• Provided material:
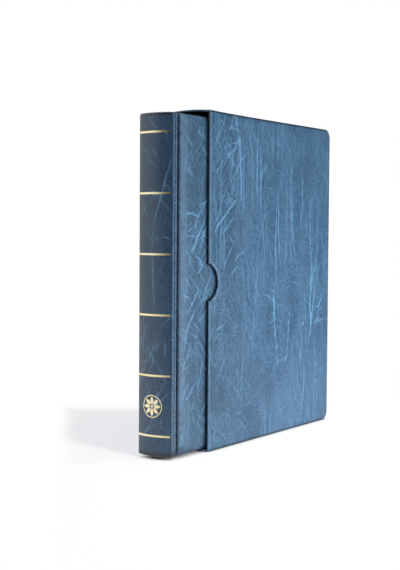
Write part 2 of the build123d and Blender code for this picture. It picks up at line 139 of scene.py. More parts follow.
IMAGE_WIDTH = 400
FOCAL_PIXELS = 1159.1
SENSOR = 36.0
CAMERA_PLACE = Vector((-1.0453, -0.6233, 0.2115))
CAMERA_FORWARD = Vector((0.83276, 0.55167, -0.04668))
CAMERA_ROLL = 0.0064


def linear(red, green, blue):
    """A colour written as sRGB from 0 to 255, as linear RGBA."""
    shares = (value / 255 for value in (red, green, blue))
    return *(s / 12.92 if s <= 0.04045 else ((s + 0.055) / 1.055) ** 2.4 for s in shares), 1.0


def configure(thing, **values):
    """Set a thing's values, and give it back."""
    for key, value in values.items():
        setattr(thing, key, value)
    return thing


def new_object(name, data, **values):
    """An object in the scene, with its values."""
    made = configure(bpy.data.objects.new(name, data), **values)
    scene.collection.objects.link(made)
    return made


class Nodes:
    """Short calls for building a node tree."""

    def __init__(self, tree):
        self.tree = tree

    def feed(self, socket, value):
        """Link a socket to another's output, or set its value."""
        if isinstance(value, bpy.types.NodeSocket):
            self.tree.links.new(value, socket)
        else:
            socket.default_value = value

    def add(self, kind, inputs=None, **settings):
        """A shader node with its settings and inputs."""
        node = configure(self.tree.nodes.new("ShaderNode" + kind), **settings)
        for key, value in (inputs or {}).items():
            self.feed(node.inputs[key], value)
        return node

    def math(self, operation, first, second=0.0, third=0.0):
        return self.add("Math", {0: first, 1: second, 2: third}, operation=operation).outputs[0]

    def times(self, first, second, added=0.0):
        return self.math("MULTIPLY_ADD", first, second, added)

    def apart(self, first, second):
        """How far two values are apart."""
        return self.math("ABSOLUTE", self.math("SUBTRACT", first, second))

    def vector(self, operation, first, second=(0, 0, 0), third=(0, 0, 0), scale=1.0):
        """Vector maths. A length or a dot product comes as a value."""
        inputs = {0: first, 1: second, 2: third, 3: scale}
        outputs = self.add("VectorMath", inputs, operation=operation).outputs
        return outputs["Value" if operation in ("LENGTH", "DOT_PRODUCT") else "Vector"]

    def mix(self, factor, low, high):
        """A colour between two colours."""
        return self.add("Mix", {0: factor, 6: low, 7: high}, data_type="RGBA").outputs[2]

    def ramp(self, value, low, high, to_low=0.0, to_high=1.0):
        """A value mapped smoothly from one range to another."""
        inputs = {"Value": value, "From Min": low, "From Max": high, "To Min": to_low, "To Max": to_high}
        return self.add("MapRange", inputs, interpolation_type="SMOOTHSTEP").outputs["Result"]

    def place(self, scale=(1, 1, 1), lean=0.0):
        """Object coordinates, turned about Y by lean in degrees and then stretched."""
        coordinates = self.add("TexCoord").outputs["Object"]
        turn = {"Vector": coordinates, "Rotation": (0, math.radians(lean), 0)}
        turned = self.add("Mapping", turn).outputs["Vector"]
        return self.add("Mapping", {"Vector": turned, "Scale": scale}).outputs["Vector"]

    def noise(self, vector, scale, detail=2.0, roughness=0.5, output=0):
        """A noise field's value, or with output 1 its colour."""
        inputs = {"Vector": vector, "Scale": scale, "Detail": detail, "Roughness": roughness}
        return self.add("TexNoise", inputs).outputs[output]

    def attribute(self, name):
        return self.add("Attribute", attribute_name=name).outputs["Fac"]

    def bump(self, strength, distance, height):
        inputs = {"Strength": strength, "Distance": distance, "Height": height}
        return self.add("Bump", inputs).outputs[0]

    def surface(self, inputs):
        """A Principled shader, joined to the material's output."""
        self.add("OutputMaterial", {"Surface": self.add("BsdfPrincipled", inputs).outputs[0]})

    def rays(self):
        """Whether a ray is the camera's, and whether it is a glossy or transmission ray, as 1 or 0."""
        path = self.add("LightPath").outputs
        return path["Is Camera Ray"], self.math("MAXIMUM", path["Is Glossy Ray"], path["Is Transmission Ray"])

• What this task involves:
From the listing above, extract every line exactly as it stands.

• Final answer:
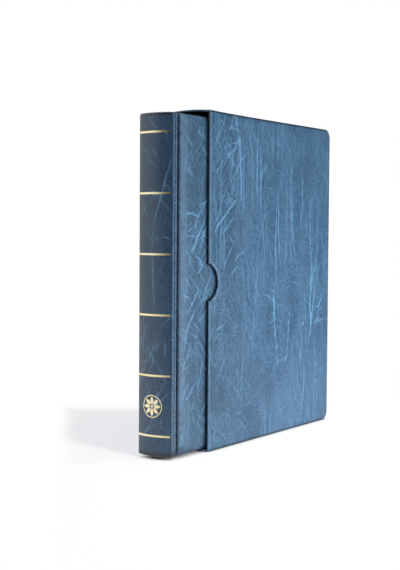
Write part 2 of the build123d and Blender code for this picture. It picks up at line 139 of scene.py. More parts follow.
IMAGE_WIDTH = 400
FOCAL_PIXELS = 1159.1
SENSOR = 36.0
CAMERA_PLACE = Vector((-1.0453, -0.6233, 0.2115))
CAMERA_FORWARD = Vector((0.83276, 0.55167, -0.04668))
CAMERA_ROLL = 0.0064


def linear(red, green, blue):
    """A colour written as sRGB from 0 to 255, as linear RGBA."""
    shares = (value / 255 for value in (red, green, blue))
    return *(s / 12.92 if s <= 0.04045 else ((s + 0.055) / 1.055) ** 2.4 for s in shares), 1.0


def configure(thing, **values):
    """Set a thing's values, and give it back."""
    for key, value in values.items():
        setattr(thing, key, value)
    return thing


def new_object(name, data, **values):
    """An object in the scene, with its values."""
    made = configure(bpy.data.objects.new(name, data), **values)
    scene.collection.objects.link(made)
    return made


class Nodes:
    """Short calls for building a node tree."""

    def __init__(self, tree):
        self.tree = tree

    def feed(self, socket, value):
        """Link a socket to another's output, or set its value."""
        if isinstance(value, bpy.types.NodeSocket):
            self.tree.links.new(value, socket)
        else:
            socket.default_value = value

    def add(self, kind, inputs=None, **settings):
        """A shader node with its settings and inputs."""
        node = configure(self.tree.nodes.new("ShaderNode" + kind), **settings)
        for key, value in (inputs or {}).items():
            self.feed(node.inputs[key], value)
        return node

    def math(self, operation, first, second=0.0, third=0.0):
        return self.add("Math", {0: first, 1: second, 2: third}, operation=operation).outputs[0]

    def times(self, first, second, added=0.0):
        return self.math("MULTIPLY_ADD", first, second, added)

    def apart(self, first, second):
        """How far two values are apart."""
        return self.math("ABSOLUTE", self.math("SUBTRACT", first, second))

    def vector(self, operation, first, second=(0, 0, 0), third=(0, 0, 0), scale=1.0):
        """Vector maths. A length or a dot product comes as a value."""
        inputs = {0: first, 1: second, 2: third, 3: scale}
        outputs = self.add("VectorMath", inputs, operation=operation).outputs
        return outputs["Value" if operation in ("LENGTH", "DOT_PRODUCT") else "Vector"]

    def mix(self, factor, low, high):
        """A colour between two colours."""
        return self.add("Mix", {0: factor, 6: low, 7: high}, data_type="RGBA").outputs[2]

    def ramp(self, value, low, high, to_low=0.0, to_high=1.0):
        """A value mapped smoothly from one range to another."""
        inputs = {"Value": value, "From Min": low, "From Max": high, "To Min": to_low, "To Max": to_high}
        return self.add("MapRange", inputs, interpolation_type="SMOOTHSTEP").outputs["Result"]

    def place(self, scale=(1, 1, 1), lean=0.0):
        """Object coordinates, turned about Y by lean in degrees and then stretched."""
        coordinates = self.add("TexCoord").outputs["Object"]
        turn = {"Vector": coordinates, "Rotation": (0, math.radians(lean), 0)}
        turned = self.add("Mapping", turn).outputs["Vector"]
        return self.add("Mapping", {"Vector": turned, "Scale": scale}).outputs["Vector"]

    def noise(self, vector, scale, detail=2.0, roughness=0.5, output=0):
        """A noise field's value, or with output 1 its colour."""
        inputs = {"Vector": vector, "Scale": scale, "Detail": detail, "Roughness": roughness}
        return self.add("TexNoise", inputs).outputs[output]

    def attribute(self, name):
        return self.add("Attribute", attribute_name=name).outputs["Fac"]

    def bump(self, strength, distance, height):
        inputs = {"Strength": strength, "Distance": distance, "Height": height}
        return self.add("Bump", inputs).outputs[0]

    def surface(self, inputs):
        """A Principled shader, joined to the material's output."""
        self.add("OutputMaterial", {"Surface": self.add("BsdfPrincipled", inputs).outputs[0]})

    def rays(self):
        """Whether a ray is the camera's, and whether it is a glossy or transmission ray, as 1 or 0."""
        path = self.add("LightPath").outputs
        return path["Is Camera Ray"], self.math("MAXIMUM", path["Is Glossy Ray"], path["Is Transmission Ray"])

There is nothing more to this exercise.